Cuarterón de Chino, Peru
  • A term used in Peruvian Catholic Church registers to describe a person whose ancestry is a mix of African and Caucasian. Racial classifications were often based on physical appearance or social status; therefore, they were not always accurate.
Cuarterón de Mestizo, Peru
  • A term used in Peruvian Catholic Church registers to describe a person whose ancestry is a mix of Indian and Caucasian. Racial classifications were often based on physical appearance or social status; therefore, they were not always accurate.
Cuarterón de Mulato, Peru
  • A term used in Peruvian Catholic Church registers to describe a person whose ancestry is a mix of Indian, African, and Caucasian.
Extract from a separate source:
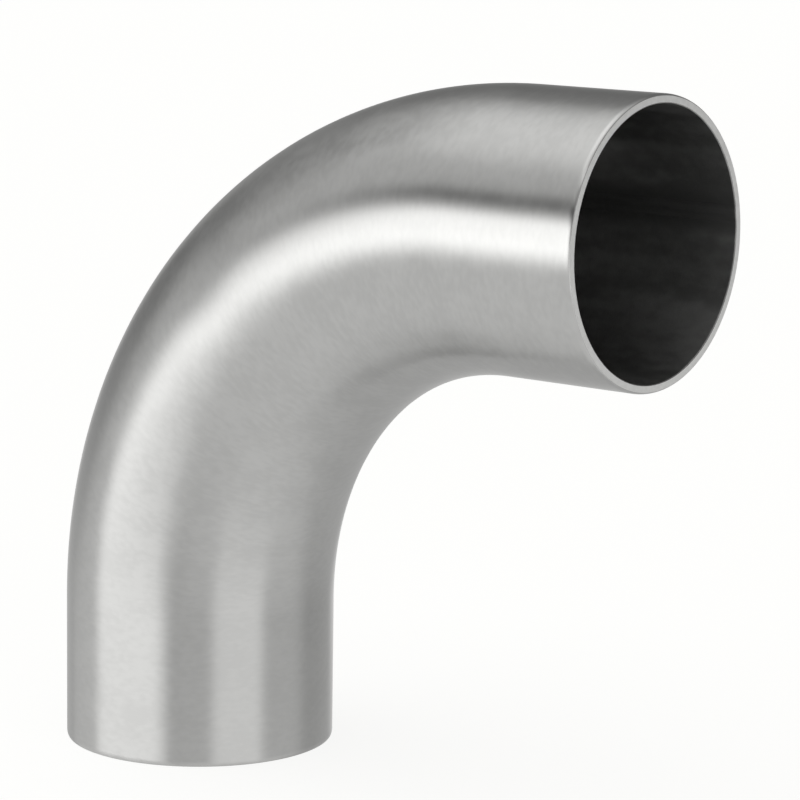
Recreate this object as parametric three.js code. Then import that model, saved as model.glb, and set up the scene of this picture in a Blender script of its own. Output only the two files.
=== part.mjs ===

Racial classifications were often based on physical appearance or social status; therefore, they were not always accurate.
Cuatrero
  • A term used in Catholic Church registers to describe a person from Spanish-speaking Latin America whose ancestry is a mix of Indian (3/4) and Spanish Caucasian (1/4). Racial classifications were often based on physical appearance or social status; therefore, they were not always accurate.
Cumberland Gap
  • A natural mountain pass in the Appalachian Mountains. It is located near where the boundaries of Tennessee, Kentucky, and Virginia intersect. It was a major passage into lands west of Virginia. During the American Civil War, the Cumberland Gap was held at different times by the Union and the Confederacy.
Cumberland Plateau
  • A highland area that covers parts of eastern Tennessee and Kentucky. The Cumberland Plateau is bounded on the east by the Appalachian Mountain range.
Curation
  • Guardianship over a child who is old enough to marry but not yet 21 years of age.
Curtesy
  • The right a husband had to his deceased wife's real property. The husband received all of his wife's property, providing they had legitimate children who were born alive.
Customs passenger list
  • Passenger lists that masters of ships submitted to United States customs officials when ships arrived in the United States.